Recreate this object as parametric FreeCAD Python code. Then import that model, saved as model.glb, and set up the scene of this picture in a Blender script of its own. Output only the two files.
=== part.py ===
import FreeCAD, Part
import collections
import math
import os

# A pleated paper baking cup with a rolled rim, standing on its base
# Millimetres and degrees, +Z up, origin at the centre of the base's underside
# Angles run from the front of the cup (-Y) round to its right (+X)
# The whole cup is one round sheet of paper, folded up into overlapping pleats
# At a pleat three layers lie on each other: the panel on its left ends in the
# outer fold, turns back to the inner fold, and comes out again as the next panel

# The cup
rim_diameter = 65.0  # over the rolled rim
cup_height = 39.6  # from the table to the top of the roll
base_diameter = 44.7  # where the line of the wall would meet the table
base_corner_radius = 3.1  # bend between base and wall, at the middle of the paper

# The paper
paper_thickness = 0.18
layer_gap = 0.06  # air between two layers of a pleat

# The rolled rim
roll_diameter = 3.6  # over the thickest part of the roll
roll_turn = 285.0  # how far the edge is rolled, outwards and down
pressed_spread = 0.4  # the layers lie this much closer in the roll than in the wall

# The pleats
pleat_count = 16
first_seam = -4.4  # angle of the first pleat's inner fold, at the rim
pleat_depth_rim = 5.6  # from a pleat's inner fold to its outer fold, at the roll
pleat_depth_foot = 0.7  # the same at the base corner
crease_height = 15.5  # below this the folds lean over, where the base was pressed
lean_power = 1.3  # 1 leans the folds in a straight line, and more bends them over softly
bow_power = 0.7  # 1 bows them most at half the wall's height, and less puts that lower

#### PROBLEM
Retype the listing exactly, in full.

#### WRITTEN SOLUTION
Recreate this object as parametric FreeCAD Python code. Then import that model, saved as model.glb, and set up the scene of this picture in a Blender script of its own. Output only the two files.
=== part.py ===
import FreeCAD, Part
import collections
import math
import os

# A pleated paper baking cup with a rolled rim, standing on its base
# Millimetres and degrees, +Z up, origin at the centre of the base's underside
# Angles run from the front of the cup (-Y) round to its right (+X)
# The whole cup is one round sheet of paper, folded up into overlapping pleats
# At a pleat three layers lie on each other: the panel on its left ends in the
# outer fold, turns back to the inner fold, and comes out again as the next panel

# The cup
rim_diameter = 65.0  # over the rolled rim
cup_height = 39.6  # from the table to the top of the roll
base_diameter = 44.7  # where the line of the wall would meet the table
base_corner_radius = 3.1  # bend between base and wall, at the middle of the paper

# The paper
paper_thickness = 0.18
layer_gap = 0.06  # air between two layers of a pleat

# The rolled rim
roll_diameter = 3.6  # over the thickest part of the roll
roll_turn = 285.0  # how far the edge is rolled, outwards and down
pressed_spread = 0.4  # the layers lie this much closer in the roll than in the wall

# The pleats
pleat_count = 16
first_seam = -4.4  # angle of the first pleat's inner fold, at the rim
pleat_depth_rim = 5.6  # from a pleat's inner fold to its outer fold, at the roll
pleat_depth_foot = 0.7  # the same at the base corner
crease_height = 15.5  # below this the folds lean over, where the base was pressed
lean_power = 1.3  # 1 leans the folds in a straight line, and more bends them over softly
bow_power = 0.7  # 1 bows them most at half the wall's height, and less puts that lower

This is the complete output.